Tu peux nous parler du mouvement anarchiste israélien ?

Dans les années 50, il y avait un petit groupe, le compagnon le plus connu était Thomas Shik. Ce groupe a été actif en Israël jusqu’aux années 90. Dans les années 60, après la scission du parti communiste, s’est formé un groupe anti-sioniste appelé Matzpen et, à l’intérieur de ce groupe, il y avait beaucoup d’anarchistes. Le groupe a été très actif jusqu’à la moitié des années 70. Il était composé d’anarcho-syndicalistes et de maoïstes. Après 15 ans, chacun a repris sa propre route. A la fin des années 80 et au début des années 90, il y a surtout des punks et des antispécistes. Pendant les années 90, il y eu des dizaines de petits groupes antispécistes et antiglobalisation. Il n’étaient pas beaucoup impliqués dans la lutte contre l’occupation de la Cisjordanie et de Gaza parce qu’il y avait le processus de paix. Il y a eu aussi beaucoup de publications anarchistes.
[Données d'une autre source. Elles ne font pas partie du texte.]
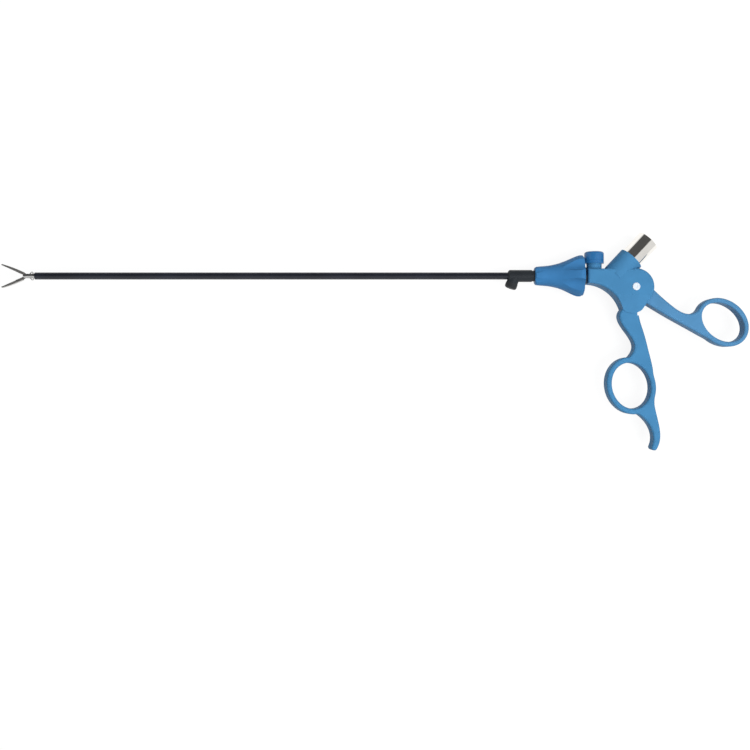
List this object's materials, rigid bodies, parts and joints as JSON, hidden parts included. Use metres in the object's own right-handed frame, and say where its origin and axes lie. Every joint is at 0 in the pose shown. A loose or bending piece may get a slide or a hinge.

La deuxième Intifada a été un moment de clarification. En 2001, est né le groupe « One Struggle » qui rassemble la lutte pour les droits humains et celle des antispécistes. Ce groupe fait surtout de la propagande. Nous, « anarchistes contre le mur », nous sommes devenus vraiment un groupe pendant le camp de Masch’a. A Masch’a, il y avait des anarchistes palestiniens, des internationalistes et, pour la première fois, Israéliens et Palestiniens étaient unis pour construire des relations, des projets. Nous, anarchistes, sommes arrivés à avoir des rapports suivis. Pour nous, le mur a été un élément catalyseur, même de notre conscience. Nous sommes contre tous les murs, toutes les frontières, tous les Etats. Beaucoup, qui ne se disent pas anarchistes, on compris que ce mur devait être abattu. Le compagnon Levinsky avait l’habitude de dire : nous sommes ici unis pour combattre quelque chose qui est construit pour nous diviser.

Tu veux dire autre chose ?

Pour nous, il est très important d’avoir de la solidarité pour nous aider dans la lutte contre le gouvernement israélien (on est contre tous les gouvernements) et pour faire connaître ce qui se passe et faire savoir qu’en Israël il y a des gens qui résistent à la barbarie des Etats.